**JOB**
Repeat exactly, and only, the lines below starting at the line that contains "146 of scene.py on. More parts follow." and ending at the line that contains "dict(operation=operation), [self, *others])", inclusive of both.

**RECORD SET**
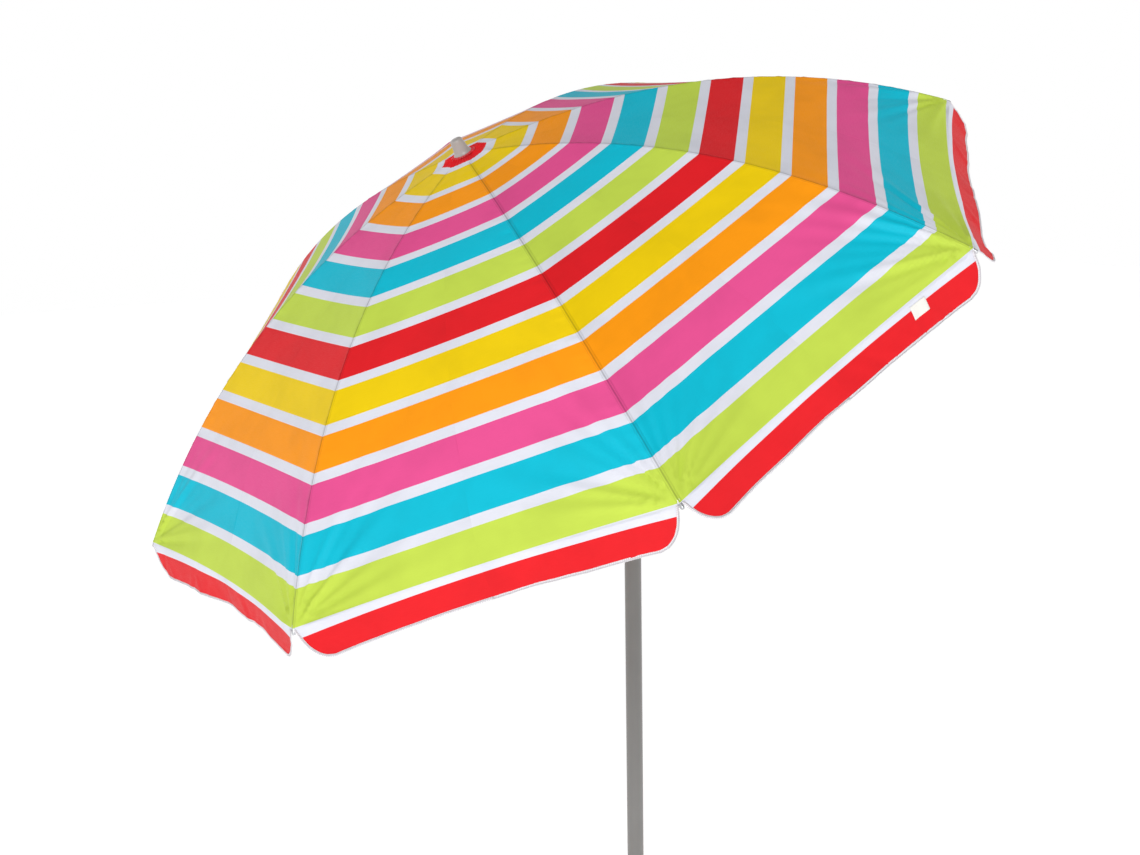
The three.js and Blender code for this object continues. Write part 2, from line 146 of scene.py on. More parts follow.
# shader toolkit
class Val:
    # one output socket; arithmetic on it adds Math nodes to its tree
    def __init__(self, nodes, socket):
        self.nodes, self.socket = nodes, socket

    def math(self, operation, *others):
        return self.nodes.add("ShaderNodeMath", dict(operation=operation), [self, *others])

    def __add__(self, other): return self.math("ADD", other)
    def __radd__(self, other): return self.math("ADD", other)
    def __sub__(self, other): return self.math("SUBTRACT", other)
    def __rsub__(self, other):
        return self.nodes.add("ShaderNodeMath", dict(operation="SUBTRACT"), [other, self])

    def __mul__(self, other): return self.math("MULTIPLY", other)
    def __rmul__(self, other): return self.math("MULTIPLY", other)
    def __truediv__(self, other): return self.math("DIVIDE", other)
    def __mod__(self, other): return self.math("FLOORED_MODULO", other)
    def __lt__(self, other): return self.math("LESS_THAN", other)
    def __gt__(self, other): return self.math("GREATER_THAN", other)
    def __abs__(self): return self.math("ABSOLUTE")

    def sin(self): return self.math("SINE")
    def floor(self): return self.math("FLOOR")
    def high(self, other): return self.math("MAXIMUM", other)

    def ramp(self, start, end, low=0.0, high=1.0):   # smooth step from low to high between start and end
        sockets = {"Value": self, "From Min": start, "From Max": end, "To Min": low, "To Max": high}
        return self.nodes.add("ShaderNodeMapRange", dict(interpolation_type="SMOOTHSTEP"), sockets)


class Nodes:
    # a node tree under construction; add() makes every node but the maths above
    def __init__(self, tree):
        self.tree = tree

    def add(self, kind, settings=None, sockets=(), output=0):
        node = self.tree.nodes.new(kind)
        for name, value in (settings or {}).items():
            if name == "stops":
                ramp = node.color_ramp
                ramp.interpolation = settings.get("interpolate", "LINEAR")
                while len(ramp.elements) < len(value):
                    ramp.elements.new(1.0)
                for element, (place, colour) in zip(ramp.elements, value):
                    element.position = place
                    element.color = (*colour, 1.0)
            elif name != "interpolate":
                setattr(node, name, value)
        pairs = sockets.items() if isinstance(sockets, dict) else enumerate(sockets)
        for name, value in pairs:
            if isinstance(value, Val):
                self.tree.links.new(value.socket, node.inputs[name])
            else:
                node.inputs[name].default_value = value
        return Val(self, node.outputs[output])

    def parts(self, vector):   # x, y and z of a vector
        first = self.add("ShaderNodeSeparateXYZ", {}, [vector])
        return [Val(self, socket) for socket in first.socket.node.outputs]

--

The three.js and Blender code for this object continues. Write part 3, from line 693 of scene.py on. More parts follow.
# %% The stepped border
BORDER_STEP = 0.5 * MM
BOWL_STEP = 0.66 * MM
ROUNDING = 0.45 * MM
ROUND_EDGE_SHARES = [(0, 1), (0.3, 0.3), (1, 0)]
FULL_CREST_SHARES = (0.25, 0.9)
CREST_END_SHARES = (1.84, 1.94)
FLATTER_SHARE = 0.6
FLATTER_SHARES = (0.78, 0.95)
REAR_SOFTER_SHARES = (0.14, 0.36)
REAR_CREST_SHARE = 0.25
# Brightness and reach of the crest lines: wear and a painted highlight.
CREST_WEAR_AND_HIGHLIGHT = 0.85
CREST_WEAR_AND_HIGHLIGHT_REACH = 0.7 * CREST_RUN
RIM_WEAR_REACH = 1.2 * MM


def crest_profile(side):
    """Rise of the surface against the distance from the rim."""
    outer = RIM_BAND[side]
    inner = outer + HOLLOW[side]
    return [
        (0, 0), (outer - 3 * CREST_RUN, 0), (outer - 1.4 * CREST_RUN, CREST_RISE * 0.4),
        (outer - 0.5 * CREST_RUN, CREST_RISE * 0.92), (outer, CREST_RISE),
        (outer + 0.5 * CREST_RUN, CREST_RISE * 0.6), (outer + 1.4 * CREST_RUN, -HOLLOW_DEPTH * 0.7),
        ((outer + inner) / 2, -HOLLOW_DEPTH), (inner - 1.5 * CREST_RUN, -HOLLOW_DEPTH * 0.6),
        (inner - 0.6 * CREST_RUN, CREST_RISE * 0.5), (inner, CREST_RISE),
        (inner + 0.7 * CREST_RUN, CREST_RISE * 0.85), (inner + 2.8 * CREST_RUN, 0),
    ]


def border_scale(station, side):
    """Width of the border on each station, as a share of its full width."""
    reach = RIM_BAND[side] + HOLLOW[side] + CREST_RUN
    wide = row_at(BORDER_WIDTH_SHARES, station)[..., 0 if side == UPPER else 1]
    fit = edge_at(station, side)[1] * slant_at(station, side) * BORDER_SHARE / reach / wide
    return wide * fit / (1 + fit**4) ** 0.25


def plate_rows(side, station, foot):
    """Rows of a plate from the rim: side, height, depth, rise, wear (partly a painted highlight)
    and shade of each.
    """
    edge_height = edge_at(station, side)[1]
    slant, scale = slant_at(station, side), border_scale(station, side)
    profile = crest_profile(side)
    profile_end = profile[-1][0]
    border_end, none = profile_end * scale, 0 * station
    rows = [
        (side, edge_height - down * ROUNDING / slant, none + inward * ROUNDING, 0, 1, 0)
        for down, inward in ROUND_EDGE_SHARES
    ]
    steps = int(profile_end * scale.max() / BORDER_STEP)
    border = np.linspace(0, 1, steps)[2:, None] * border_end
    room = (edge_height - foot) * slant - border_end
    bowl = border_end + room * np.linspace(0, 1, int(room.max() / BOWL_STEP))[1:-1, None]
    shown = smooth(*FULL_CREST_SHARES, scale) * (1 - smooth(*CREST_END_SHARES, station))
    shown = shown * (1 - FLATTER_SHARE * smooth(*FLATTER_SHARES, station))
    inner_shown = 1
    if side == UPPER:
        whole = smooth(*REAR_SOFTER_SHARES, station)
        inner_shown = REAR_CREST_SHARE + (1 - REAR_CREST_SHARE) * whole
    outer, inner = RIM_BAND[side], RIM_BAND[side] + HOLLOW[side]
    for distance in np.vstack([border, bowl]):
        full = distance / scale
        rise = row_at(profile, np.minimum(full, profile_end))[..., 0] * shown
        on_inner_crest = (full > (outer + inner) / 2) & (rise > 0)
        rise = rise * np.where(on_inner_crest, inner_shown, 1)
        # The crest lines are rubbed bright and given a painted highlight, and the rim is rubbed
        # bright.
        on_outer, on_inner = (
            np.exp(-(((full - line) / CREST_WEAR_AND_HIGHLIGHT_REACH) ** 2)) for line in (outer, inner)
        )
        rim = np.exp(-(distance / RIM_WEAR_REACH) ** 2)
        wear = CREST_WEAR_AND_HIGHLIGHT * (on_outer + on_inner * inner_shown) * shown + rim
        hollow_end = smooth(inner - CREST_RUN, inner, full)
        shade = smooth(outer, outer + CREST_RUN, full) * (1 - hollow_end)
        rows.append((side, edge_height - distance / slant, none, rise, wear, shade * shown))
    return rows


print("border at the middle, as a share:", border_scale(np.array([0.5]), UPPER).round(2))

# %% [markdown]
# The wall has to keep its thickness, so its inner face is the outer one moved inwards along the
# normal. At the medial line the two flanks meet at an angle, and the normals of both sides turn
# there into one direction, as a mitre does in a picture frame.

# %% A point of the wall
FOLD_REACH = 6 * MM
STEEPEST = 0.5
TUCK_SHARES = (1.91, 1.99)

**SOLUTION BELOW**
The three.js and Blender code for this object continues. Write part 2, from line 146 of scene.py on. More parts follow.
# shader toolkit
class Val:
    # one output socket; arithmetic on it adds Math nodes to its tree
    def __init__(self, nodes, socket):
        self.nodes, self.socket = nodes, socket

    def math(self, operation, *others):
        return self.nodes.add("ShaderNodeMath", dict(operation=operation), [self, *others])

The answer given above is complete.